> **REQUEST**
Repeat only the lines running from the beginning of the material through the line that contains "import Module from".

==== SOURCE MATERIAL

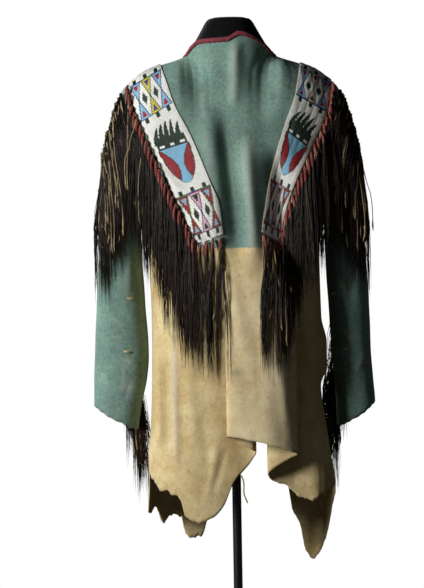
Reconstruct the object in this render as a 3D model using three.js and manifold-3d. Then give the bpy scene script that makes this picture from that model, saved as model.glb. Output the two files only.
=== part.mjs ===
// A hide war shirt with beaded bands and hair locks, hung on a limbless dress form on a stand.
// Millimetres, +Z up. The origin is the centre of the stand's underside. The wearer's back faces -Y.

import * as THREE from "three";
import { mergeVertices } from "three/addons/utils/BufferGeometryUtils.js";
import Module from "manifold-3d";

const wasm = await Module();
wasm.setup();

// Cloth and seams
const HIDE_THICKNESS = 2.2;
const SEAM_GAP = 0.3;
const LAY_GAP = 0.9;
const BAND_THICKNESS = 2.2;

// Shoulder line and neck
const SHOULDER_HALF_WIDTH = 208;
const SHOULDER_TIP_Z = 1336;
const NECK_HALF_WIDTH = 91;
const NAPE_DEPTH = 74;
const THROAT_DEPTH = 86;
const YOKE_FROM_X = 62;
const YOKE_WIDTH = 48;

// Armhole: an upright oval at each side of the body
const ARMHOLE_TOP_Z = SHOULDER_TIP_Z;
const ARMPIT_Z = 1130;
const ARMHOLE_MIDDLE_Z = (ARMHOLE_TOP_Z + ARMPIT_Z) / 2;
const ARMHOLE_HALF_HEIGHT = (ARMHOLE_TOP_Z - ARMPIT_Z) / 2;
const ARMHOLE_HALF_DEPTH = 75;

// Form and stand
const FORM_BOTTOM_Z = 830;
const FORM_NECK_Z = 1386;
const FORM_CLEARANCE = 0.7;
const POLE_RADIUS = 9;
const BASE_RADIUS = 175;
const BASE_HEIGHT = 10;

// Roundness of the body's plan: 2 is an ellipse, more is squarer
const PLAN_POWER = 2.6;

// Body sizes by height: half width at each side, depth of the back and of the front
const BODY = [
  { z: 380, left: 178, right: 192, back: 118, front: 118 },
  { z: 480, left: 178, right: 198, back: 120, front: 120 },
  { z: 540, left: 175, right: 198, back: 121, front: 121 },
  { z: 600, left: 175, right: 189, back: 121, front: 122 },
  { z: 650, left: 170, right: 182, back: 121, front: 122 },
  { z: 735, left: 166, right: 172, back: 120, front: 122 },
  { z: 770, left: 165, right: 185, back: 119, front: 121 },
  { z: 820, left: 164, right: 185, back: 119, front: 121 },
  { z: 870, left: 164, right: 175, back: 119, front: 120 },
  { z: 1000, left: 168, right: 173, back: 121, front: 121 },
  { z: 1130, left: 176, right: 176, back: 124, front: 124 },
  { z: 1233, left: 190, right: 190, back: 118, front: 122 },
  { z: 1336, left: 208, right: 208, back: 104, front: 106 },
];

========

> **THE RESPONSE**
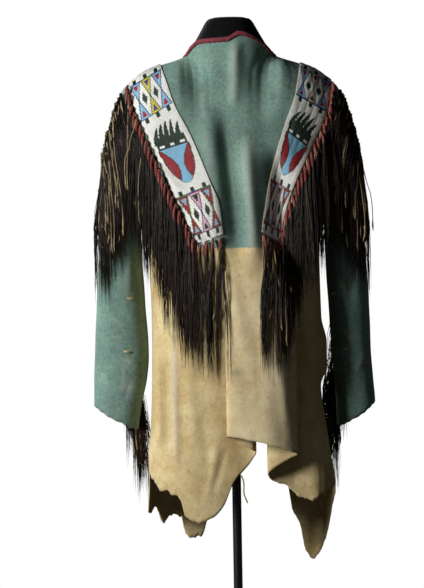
Reconstruct the object in this render as a 3D model using three.js and manifold-3d. Then give the bpy scene script that makes this picture from that model, saved as model.glb. Output the two files only.
=== part.mjs ===
// A hide war shirt with beaded bands and hair locks, hung on a limbless dress form on a stand.
// Millimetres, +Z up. The origin is the centre of the stand's underside. The wearer's back faces -Y.

import * as THREE from "three";
import { mergeVertices } from "three/addons/utils/BufferGeometryUtils.js";
import Module from "manifold-3d";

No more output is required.